CHALLENGE:
Print out every line, exactly as written.

DATASET CONTENT:
───

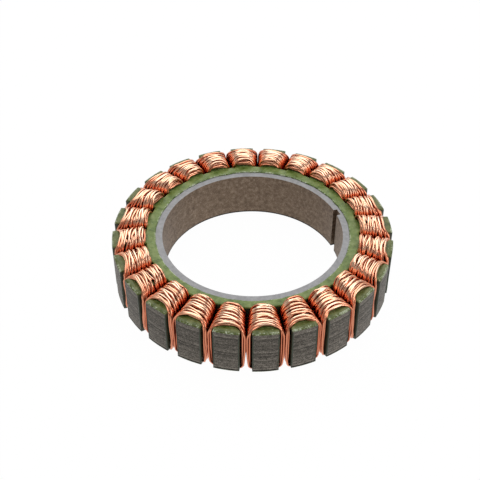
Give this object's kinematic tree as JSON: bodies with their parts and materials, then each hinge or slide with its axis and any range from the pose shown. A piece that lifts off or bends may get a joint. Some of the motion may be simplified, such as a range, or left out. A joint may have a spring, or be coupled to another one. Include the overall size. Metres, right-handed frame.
{
  "type": "frameless motor stator",
  "caption": "Wound ring stator of a frameless outer-rotor motor: laminated steel teeth facing outwards, green epoxy coat, copper coils and a plain keyed bore.",
  "frame": {"origin": "on the bore's axis, at the middle of the lamination stack's height", "axes": "+Z along the bore's axis; +X through the middle of the keyway and of tooth 1"},
  "size_m": [0.08, 0.08, 0.0212],
  "materials": {
    "electrical_steel": "bare punched sheet, satin",
    "epoxy_coat": "glossy green powder coat",
    "enamelled_copper": "shiny enamelled copper wire"
  },
  "bodies": {
    "root": {"lamination_stack": "electrical_steel", "slot_coat": "epoxy_coat", "coil_01": "enamelled_copper", "coil_02": "enamelled_copper", "coil_03": "enamelled_copper", "coil_04": "enamelled_copper", "coil_05": "enamelled_copper", "coil_06": "enamelled_copper", "coil_07": "enamelled_copper", "coil_08": "enamelled_copper", "coil_09": "enamelled_copper", "coil_10": "enamelled_copper", "coil_11": "enamelled_copper", "coil_12": "enamelled_copper", "coil_13": "enamelled_copper", "coil_14": "enamelled_copper", "coil_15": "enamelled_copper", "coil_16": "enamelled_copper", "coil_17": "enamelled_copper", "coil_18": "enamelled_copper", "coil_19": "enamelled_copper", "coil_20": "enamelled_copper", "coil_21": "enamelled_copper", "coil_22": "enamelled_copper", "coil_23": "enamelled_copper", "coil_24": "enamelled_copper", "link_u_1": "enamelled_copper", "link_u_2": "enamelled_copper", "link_u_3": "enamelled_copper", "link_v_1": "enamelled_copper", "link_v_2": "enamelled_copper", "link_v_3": "enamelled_copper", "link_w_1": "enamelled_copper", "link_w_2": "enamelled_copper", "link_w_3": "enamelled_copper"}
  },
  "joints": []
}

───

COMPLETE RESPONSE:
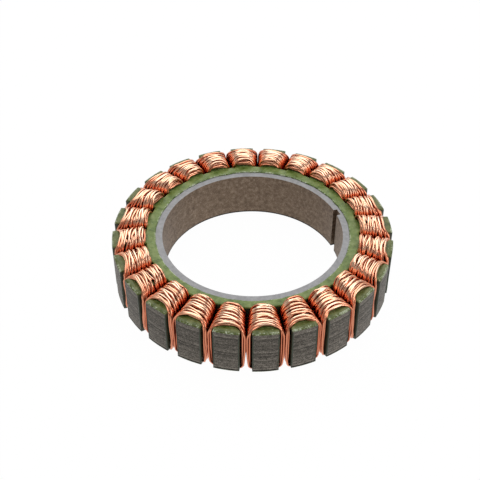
Give this object's kinematic tree as JSON: bodies with their parts and materials, then each hinge or slide with its axis and any range from the pose shown. A piece that lifts off or bends may get a joint. Some of the motion may be simplified, such as a range, or left out. A joint may have a spring, or be coupled to another one. Include the overall size. Metres, right-handed frame.
{
  "type": "frameless motor stator",
  "caption": "Wound ring stator of a frameless outer-rotor motor: laminated steel teeth facing outwards, green epoxy coat, copper coils and a plain keyed bore.",
  "frame": {"origin": "on the bore's axis, at the middle of the lamination stack's height", "axes": "+Z along the bore's axis; +X through the middle of the keyway and of tooth 1"},
  "size_m": [0.08, 0.08, 0.0212],
  "materials": {
    "electrical_steel": "bare punched sheet, satin",
    "epoxy_coat": "glossy green powder coat",
    "enamelled_copper": "shiny enamelled copper wire"
  },
  "bodies": {
    "root": {"lamination_stack": "electrical_steel", "slot_coat": "epoxy_coat", "coil_01": "enamelled_copper", "coil_02": "enamelled_copper", "coil_03": "enamelled_copper", "coil_04": "enamelled_copper", "coil_05": "enamelled_copper", "coil_06": "enamelled_copper", "coil_07": "enamelled_copper", "coil_08": "enamelled_copper", "coil_09": "enamelled_copper", "coil_10": "enamelled_copper", "coil_11": "enamelled_copper", "coil_12": "enamelled_copper", "coil_13": "enamelled_copper", "coil_14": "enamelled_copper", "coil_15": "enamelled_copper", "coil_16": "enamelled_copper", "coil_17": "enamelled_copper", "coil_18": "enamelled_copper", "coil_19": "enamelled_copper", "coil_20": "enamelled_copper", "coil_21": "enamelled_copper", "coil_22": "enamelled_copper", "coil_23": "enamelled_copper", "coil_24": "enamelled_copper", "link_u_1": "enamelled_copper", "link_u_2": "enamelled_copper", "link_u_3": "enamelled_copper", "link_v_1": "enamelled_copper", "link_v_2": "enamelled_copper", "link_v_3": "enamelled_copper", "link_w_1": "enamelled_copper", "link_w_2": "enamelled_copper", "link_w_3": "enamelled_copper"}
  },
  "joints": []
}